- What to produce: Everything from the line with "build_vine_band(cast, cup)" through the line with "before = set(bpy.data.objects)" should be repeated exactly, both of those lines included, and nothing else.

** begin **

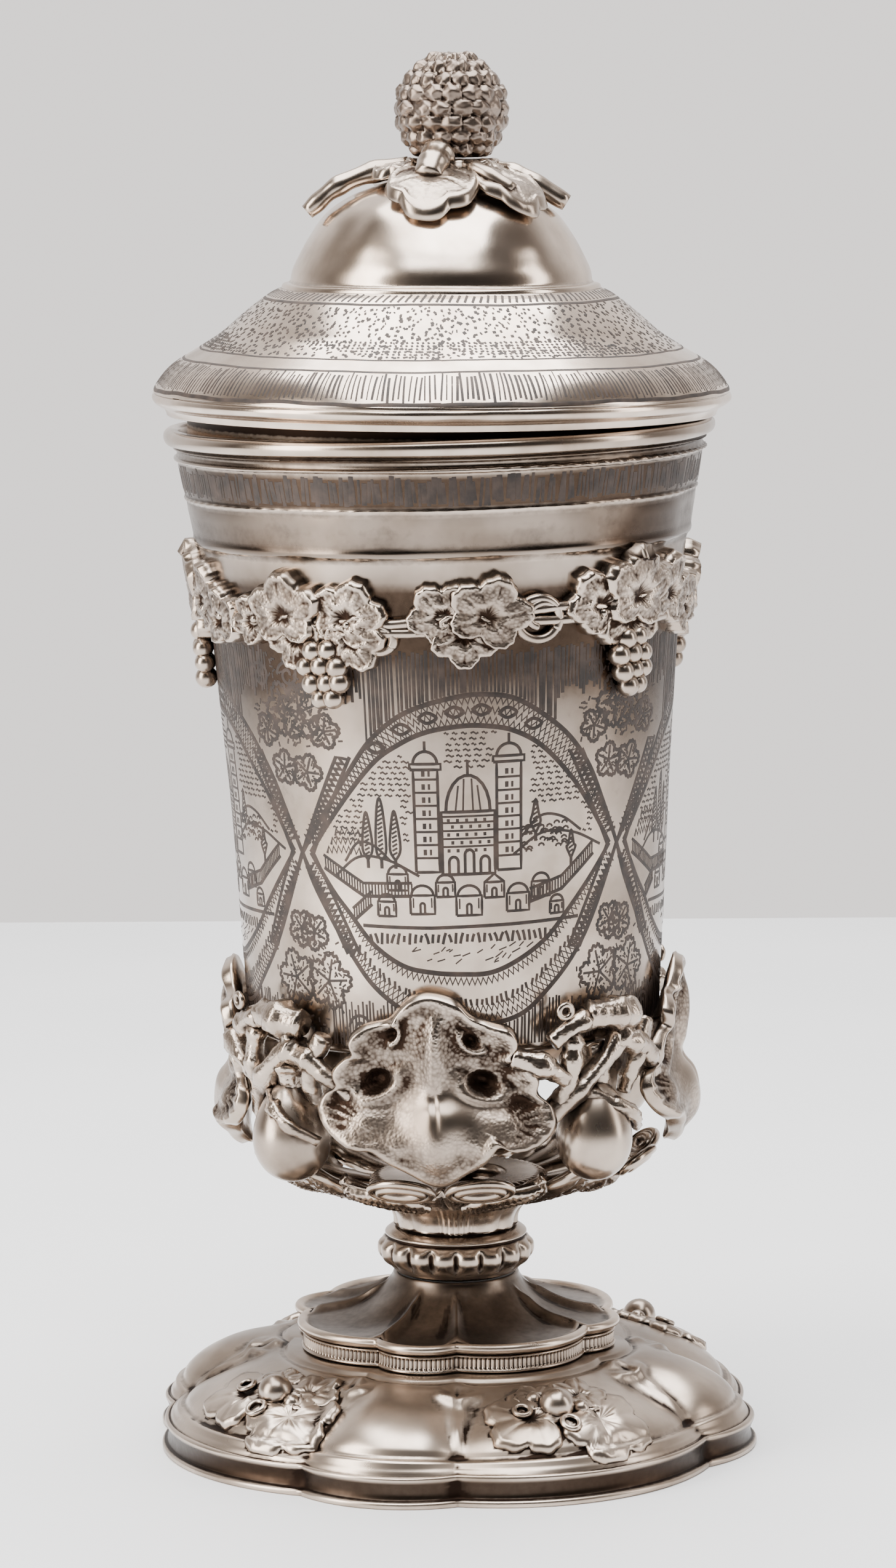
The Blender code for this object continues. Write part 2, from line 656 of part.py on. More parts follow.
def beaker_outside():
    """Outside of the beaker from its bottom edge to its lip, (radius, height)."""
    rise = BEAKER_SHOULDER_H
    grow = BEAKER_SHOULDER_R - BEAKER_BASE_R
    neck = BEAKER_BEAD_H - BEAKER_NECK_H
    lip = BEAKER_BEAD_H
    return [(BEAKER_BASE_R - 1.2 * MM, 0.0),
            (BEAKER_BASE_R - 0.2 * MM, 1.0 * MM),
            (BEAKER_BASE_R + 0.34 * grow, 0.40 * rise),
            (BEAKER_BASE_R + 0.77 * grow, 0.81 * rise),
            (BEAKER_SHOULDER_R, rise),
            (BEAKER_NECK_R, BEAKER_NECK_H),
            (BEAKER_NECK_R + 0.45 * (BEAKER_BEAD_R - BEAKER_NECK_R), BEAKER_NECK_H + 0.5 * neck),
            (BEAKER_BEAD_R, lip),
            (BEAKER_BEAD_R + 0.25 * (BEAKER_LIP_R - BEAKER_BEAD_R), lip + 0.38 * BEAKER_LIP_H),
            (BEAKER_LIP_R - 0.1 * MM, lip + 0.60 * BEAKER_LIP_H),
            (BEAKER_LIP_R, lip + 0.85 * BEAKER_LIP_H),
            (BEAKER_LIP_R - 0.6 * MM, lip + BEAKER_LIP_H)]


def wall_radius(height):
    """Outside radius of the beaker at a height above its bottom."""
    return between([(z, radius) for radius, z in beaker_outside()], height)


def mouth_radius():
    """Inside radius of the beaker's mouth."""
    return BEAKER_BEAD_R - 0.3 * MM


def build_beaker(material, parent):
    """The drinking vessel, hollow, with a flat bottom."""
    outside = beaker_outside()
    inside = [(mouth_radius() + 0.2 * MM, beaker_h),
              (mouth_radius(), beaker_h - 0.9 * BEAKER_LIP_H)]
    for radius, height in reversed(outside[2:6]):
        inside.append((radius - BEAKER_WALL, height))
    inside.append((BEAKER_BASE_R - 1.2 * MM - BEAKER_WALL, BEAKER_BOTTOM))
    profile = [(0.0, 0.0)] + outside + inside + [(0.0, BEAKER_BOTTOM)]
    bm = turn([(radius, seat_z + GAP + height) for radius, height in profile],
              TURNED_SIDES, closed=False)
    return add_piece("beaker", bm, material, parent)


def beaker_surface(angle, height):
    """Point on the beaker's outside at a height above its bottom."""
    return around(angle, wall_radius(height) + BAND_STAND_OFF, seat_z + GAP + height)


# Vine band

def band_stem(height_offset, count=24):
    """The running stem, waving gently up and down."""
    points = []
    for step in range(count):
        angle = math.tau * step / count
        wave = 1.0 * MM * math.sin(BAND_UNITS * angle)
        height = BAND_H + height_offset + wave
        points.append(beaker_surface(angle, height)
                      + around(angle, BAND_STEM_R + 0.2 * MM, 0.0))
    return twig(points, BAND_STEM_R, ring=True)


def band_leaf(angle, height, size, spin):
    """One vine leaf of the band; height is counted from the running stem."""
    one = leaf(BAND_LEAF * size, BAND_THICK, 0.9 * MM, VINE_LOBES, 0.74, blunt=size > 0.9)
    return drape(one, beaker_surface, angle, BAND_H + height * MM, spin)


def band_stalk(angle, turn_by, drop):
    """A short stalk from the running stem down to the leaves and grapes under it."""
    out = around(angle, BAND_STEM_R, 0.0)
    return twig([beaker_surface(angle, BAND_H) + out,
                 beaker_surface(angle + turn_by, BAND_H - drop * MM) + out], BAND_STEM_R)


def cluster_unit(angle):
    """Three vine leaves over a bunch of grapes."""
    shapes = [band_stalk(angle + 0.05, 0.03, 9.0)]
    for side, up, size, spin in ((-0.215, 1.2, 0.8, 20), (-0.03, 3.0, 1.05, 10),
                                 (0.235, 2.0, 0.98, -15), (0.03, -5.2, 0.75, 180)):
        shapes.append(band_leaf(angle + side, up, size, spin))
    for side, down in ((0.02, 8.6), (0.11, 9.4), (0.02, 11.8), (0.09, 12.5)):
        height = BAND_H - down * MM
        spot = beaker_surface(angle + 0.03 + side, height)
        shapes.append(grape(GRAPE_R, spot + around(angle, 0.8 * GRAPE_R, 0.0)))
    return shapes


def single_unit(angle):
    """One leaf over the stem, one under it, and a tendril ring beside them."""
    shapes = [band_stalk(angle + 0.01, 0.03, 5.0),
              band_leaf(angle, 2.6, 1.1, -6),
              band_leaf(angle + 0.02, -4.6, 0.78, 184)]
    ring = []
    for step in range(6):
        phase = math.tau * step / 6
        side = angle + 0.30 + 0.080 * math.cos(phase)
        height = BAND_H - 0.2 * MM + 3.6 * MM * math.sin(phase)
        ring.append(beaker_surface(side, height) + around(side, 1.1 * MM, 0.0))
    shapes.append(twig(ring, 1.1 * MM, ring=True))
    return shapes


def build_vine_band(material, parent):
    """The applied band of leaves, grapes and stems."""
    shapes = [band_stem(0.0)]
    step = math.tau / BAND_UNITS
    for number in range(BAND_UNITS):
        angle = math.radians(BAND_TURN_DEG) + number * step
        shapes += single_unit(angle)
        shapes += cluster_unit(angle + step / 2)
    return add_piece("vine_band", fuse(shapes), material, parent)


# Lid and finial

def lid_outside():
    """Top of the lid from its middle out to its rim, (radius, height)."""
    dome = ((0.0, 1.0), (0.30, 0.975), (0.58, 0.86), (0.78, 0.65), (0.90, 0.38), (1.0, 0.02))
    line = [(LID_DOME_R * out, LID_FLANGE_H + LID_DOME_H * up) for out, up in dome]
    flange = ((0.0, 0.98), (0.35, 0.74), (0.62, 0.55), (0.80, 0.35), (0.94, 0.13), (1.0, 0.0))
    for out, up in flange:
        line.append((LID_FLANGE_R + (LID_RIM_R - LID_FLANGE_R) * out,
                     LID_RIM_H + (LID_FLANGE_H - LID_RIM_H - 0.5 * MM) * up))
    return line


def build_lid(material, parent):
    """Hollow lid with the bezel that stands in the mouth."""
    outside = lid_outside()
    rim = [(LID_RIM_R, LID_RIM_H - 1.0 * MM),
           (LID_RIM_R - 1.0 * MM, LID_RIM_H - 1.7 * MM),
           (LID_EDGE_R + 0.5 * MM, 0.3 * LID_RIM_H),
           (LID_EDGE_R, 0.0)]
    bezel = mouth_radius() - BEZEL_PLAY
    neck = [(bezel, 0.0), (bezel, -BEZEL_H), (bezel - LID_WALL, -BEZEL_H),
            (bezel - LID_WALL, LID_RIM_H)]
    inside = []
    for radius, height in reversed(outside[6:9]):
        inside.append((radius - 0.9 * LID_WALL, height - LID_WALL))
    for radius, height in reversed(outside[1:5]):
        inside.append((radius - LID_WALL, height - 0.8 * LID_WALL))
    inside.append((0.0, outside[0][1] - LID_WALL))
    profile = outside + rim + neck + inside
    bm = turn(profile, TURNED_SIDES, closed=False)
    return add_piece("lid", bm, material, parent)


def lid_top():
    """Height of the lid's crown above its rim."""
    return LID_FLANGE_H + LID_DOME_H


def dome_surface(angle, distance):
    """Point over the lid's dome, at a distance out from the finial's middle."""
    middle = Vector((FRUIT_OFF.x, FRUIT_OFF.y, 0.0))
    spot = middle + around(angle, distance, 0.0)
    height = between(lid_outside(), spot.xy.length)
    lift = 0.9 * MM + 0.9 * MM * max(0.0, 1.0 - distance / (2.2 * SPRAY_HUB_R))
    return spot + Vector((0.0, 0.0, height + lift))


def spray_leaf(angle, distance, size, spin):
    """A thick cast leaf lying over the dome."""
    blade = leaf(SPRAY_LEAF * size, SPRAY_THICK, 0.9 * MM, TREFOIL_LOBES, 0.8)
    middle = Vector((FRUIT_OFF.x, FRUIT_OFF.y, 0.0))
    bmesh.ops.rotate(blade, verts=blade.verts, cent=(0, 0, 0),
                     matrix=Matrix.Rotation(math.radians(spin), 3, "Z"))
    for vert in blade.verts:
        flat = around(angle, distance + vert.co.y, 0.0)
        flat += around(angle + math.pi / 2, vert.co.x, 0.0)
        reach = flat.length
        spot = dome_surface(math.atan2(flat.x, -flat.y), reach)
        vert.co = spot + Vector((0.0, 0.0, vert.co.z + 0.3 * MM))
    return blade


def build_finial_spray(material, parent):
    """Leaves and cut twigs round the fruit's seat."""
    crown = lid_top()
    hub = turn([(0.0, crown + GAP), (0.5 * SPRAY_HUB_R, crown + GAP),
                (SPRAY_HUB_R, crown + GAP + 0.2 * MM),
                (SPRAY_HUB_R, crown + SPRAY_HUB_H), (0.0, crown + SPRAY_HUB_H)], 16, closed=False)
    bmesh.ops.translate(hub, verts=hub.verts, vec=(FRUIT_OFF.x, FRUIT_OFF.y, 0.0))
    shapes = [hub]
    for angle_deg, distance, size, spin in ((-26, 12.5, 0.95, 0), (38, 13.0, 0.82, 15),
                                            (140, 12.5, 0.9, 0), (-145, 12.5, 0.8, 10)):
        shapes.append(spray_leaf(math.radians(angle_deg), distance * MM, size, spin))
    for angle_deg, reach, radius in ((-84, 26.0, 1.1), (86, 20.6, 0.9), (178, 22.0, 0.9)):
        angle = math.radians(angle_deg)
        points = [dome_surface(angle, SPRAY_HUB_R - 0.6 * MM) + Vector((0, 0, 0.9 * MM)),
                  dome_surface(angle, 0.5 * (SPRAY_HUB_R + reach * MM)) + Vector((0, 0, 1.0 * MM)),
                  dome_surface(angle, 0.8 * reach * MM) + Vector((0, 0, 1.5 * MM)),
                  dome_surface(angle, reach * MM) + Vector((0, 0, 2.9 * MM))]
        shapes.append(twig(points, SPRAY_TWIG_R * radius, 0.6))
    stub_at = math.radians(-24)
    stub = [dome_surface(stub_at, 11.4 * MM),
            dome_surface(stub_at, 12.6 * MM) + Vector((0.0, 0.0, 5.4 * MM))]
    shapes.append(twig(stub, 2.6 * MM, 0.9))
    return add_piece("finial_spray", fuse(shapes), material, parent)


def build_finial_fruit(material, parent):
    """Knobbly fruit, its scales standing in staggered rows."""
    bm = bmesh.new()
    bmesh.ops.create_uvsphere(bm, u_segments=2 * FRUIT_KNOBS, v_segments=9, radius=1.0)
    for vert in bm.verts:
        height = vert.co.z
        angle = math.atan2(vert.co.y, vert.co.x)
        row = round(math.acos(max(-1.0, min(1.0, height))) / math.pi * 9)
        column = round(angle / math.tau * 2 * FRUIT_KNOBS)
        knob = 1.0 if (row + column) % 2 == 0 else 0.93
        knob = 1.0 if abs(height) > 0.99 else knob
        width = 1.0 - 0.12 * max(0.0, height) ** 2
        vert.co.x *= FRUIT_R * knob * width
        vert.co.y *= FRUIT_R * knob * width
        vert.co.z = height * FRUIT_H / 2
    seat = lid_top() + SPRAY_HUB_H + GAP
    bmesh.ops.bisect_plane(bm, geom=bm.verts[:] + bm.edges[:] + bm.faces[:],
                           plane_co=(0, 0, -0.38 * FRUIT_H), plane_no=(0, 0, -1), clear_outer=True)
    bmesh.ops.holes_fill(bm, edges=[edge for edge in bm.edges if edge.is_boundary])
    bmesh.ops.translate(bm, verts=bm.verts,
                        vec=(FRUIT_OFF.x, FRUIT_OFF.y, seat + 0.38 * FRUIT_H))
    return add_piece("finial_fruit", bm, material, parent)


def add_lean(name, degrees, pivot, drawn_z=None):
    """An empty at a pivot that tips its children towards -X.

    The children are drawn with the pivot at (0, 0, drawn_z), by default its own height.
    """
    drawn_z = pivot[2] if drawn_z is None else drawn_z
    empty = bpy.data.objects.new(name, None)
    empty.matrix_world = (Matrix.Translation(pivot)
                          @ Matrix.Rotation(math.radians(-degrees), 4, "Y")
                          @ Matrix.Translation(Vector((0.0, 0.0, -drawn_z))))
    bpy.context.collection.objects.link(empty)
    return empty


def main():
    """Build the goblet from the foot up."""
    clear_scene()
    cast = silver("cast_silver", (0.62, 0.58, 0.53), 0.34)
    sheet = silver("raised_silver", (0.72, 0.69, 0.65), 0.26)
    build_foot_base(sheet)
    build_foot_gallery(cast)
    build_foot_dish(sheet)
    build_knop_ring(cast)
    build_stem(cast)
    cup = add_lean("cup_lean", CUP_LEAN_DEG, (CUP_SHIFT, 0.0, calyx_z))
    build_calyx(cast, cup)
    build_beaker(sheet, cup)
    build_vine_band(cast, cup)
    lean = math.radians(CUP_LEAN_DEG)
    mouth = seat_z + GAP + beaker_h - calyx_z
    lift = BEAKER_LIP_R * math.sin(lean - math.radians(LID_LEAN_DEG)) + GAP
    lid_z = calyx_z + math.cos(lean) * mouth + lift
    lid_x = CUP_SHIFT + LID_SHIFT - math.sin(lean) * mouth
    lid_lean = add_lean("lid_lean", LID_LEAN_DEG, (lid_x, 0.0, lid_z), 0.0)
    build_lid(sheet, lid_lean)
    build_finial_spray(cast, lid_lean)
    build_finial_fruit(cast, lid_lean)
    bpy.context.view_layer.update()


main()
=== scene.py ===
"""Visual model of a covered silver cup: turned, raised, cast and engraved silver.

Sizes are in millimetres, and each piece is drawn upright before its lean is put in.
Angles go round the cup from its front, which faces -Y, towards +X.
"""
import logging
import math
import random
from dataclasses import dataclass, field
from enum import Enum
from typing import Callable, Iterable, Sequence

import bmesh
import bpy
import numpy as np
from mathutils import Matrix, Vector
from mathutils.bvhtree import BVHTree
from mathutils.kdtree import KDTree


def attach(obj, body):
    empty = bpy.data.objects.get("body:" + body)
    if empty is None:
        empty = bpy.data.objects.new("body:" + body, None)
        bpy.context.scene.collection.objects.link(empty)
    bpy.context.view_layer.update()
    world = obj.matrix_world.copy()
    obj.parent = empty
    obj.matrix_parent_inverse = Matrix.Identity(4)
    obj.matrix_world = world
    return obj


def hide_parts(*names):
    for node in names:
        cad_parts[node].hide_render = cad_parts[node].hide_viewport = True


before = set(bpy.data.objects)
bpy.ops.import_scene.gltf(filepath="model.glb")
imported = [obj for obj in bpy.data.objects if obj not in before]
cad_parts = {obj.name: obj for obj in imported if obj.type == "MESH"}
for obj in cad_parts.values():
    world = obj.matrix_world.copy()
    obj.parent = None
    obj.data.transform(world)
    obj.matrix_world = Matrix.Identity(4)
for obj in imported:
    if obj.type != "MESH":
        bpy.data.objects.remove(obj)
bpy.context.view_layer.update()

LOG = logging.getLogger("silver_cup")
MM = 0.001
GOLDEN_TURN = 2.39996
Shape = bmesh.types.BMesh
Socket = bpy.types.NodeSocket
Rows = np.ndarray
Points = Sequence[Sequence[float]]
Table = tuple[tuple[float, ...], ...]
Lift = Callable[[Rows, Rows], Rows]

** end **

- Output:
    build_vine_band(cast, cup)
    lean = math.radians(CUP_LEAN_DEG)
    mouth = seat_z + GAP + beaker_h - calyx_z
    lift = BEAKER_LIP_R * math.sin(lean - math.radians(LID_LEAN_DEG)) + GAP
    lid_z = calyx_z + math.cos(lean) * mouth + lift
    lid_x = CUP_SHIFT + LID_SHIFT - math.sin(lean) * mouth
    lid_lean = add_lean("lid_lean", LID_LEAN_DEG, (lid_x, 0.0, lid_z), 0.0)
    build_lid(sheet, lid_lean)
    build_finial_spray(cast, lid_lean)
    build_finial_fruit(cast, lid_lean)
    bpy.context.view_layer.update()


main()
=== scene.py ===
"""Visual model of a covered silver cup: turned, raised, cast and engraved silver.

Sizes are in millimetres, and each piece is drawn upright before its lean is put in.
Angles go round the cup from its front, which faces -Y, towards +X.
"""
import logging
import math
import random
from dataclasses import dataclass, field
from enum import Enum
from typing import Callable, Iterable, Sequence

import bmesh
import bpy
import numpy as np
from mathutils import Matrix, Vector
from mathutils.bvhtree import BVHTree
from mathutils.kdtree import KDTree


def attach(obj, body):
    empty = bpy.data.objects.get("body:" + body)
    if empty is None:
        empty = bpy.data.objects.new("body:" + body, None)
        bpy.context.scene.collection.objects.link(empty)
    bpy.context.view_layer.update()
    world = obj.matrix_world.copy()
    obj.parent = empty
    obj.matrix_parent_inverse = Matrix.Identity(4)
    obj.matrix_world = world
    return obj


def hide_parts(*names):
    for node in names:
        cad_parts[node].hide_render = cad_parts[node].hide_viewport = True


before = set(bpy.data.objects)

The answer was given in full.